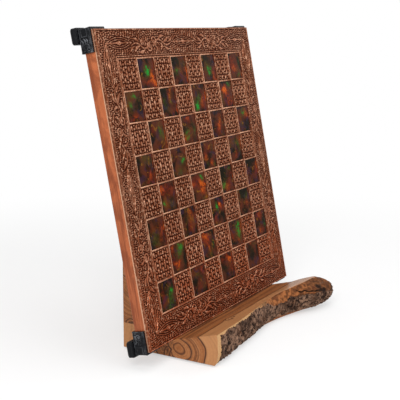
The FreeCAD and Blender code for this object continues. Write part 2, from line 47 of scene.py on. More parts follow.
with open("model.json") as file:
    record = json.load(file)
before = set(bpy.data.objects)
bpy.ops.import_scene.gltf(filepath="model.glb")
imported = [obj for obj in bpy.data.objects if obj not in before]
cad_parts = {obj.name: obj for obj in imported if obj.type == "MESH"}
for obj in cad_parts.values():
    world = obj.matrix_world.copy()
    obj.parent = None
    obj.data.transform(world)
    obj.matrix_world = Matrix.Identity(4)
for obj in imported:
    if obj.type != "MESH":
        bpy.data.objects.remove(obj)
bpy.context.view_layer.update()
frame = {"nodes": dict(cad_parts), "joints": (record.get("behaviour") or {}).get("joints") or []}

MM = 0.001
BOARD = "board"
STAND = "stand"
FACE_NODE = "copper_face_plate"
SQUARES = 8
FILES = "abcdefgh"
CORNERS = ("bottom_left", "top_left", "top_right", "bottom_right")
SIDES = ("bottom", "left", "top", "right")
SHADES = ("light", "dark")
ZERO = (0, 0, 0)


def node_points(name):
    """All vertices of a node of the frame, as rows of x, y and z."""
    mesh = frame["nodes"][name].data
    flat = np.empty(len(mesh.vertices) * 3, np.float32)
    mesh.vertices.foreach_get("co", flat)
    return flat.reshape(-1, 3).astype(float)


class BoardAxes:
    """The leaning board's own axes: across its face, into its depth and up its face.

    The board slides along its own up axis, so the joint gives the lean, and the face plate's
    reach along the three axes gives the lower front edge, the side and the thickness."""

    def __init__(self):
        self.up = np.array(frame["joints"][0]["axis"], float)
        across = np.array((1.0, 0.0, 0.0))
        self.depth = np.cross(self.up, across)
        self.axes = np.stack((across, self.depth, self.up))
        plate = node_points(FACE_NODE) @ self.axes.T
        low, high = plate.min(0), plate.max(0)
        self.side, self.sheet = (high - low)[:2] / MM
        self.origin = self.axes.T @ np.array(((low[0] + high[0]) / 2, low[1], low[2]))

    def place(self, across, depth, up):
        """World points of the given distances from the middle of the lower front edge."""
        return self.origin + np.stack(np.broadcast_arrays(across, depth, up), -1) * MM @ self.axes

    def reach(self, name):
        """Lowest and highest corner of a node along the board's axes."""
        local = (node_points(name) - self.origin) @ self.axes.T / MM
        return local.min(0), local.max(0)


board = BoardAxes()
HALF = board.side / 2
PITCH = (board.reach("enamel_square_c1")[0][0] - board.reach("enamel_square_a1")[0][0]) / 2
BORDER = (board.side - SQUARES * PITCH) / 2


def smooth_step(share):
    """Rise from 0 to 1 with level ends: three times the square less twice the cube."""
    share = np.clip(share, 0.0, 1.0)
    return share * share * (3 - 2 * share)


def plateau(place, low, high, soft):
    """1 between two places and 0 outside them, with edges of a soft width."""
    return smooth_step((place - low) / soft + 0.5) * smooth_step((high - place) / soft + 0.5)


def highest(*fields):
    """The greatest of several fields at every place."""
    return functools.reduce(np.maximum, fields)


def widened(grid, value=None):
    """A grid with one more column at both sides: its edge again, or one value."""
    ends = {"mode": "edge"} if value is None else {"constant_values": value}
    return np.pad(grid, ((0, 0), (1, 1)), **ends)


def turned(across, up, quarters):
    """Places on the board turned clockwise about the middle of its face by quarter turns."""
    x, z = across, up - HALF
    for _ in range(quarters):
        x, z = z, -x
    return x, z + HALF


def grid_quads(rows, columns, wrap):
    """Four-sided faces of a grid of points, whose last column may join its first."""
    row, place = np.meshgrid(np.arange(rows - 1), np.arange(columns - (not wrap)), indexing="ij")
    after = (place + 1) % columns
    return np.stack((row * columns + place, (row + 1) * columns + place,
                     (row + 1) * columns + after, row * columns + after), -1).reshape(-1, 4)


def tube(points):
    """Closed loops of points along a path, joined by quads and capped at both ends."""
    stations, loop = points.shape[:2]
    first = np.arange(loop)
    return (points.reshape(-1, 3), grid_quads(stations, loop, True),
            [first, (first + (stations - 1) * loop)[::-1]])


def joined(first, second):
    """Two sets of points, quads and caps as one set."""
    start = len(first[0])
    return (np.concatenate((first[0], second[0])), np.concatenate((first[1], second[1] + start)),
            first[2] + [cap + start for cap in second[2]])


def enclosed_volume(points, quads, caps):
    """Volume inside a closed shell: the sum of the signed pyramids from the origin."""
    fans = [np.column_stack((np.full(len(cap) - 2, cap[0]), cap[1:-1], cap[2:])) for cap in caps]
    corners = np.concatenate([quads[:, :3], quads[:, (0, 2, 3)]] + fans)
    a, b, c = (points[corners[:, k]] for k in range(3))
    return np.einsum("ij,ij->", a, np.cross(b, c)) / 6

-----

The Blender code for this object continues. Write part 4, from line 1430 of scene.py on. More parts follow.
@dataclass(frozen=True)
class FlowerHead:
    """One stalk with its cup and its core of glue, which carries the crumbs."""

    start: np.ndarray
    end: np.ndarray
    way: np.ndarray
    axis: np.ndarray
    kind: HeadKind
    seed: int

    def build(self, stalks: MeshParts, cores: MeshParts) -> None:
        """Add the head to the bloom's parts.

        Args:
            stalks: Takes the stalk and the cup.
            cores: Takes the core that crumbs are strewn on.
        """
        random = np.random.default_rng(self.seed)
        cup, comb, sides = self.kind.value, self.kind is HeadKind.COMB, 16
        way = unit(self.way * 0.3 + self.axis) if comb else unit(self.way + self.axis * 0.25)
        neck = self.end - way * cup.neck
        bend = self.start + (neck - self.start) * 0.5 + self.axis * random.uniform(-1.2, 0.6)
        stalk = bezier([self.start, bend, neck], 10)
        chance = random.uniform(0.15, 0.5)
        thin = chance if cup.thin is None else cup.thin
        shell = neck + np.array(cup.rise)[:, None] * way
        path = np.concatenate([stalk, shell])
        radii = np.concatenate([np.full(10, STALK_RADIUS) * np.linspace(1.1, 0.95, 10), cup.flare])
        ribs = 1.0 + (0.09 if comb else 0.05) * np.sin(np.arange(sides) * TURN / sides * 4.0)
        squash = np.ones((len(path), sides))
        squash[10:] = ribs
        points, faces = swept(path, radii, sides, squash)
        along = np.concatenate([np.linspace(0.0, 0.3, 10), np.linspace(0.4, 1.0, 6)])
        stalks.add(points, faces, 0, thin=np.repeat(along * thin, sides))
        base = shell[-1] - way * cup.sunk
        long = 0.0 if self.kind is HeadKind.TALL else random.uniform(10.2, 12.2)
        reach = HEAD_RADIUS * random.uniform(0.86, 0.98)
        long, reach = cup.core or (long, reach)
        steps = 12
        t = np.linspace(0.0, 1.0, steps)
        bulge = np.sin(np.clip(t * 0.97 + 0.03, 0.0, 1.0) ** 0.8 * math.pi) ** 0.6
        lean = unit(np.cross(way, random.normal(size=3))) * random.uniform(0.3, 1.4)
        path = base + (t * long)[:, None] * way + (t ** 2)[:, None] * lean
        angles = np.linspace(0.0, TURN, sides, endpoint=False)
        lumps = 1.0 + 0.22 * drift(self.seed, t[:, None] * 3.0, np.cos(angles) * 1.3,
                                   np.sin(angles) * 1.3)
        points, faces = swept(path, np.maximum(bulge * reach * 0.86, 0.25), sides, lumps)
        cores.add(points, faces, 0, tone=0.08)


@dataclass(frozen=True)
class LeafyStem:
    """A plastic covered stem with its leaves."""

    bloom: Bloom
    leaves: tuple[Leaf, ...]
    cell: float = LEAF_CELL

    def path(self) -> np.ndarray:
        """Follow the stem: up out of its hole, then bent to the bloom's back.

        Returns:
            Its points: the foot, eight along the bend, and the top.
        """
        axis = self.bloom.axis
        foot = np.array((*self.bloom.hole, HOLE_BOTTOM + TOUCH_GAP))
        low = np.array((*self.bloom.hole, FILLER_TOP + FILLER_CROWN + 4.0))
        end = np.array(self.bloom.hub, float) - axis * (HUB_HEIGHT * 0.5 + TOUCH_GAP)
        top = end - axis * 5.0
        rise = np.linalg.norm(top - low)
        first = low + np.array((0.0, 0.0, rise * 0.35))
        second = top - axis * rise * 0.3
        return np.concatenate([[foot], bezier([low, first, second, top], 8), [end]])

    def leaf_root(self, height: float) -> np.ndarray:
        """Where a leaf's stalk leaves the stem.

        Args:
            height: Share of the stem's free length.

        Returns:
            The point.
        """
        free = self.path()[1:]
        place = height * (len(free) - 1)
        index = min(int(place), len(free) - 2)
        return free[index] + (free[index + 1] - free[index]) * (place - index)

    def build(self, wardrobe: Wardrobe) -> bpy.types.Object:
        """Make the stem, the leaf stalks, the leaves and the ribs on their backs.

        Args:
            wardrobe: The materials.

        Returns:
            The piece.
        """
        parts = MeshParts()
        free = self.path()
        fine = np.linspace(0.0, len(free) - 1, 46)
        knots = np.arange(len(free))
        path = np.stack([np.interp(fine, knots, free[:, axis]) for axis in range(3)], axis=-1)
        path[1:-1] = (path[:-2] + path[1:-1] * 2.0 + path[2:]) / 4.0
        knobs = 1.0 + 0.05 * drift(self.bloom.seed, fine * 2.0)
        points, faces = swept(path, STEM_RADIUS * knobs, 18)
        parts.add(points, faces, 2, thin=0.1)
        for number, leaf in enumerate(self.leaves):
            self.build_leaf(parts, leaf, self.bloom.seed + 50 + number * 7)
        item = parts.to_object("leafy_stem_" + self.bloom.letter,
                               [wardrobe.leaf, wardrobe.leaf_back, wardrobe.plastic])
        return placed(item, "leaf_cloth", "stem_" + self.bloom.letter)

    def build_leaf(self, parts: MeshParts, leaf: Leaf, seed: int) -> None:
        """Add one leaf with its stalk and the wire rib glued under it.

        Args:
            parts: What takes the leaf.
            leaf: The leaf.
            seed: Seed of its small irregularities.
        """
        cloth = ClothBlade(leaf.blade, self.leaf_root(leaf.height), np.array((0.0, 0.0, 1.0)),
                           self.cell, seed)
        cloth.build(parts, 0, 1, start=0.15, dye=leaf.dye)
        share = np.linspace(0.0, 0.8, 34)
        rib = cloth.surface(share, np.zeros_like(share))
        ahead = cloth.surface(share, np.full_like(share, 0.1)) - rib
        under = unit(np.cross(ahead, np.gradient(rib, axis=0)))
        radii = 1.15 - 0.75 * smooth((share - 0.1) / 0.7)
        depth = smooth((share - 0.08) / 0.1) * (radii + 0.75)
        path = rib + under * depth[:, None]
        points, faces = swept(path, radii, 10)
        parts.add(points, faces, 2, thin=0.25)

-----

Nothing but the lines from the one with "The Blender code" through the one with "the bloom's parts." should be retyped; include both and keep them exact.

The Blender code for this object continues. Write part 4, from line 1430 of scene.py on. More parts follow.
@dataclass(frozen=True)
class FlowerHead:
    """One stalk with its cup and its core of glue, which carries the crumbs."""

    start: np.ndarray
    end: np.ndarray
    way: np.ndarray
    axis: np.ndarray
    kind: HeadKind
    seed: int

    def build(self, stalks: MeshParts, cores: MeshParts) -> None:
        """Add the head to the bloom's parts.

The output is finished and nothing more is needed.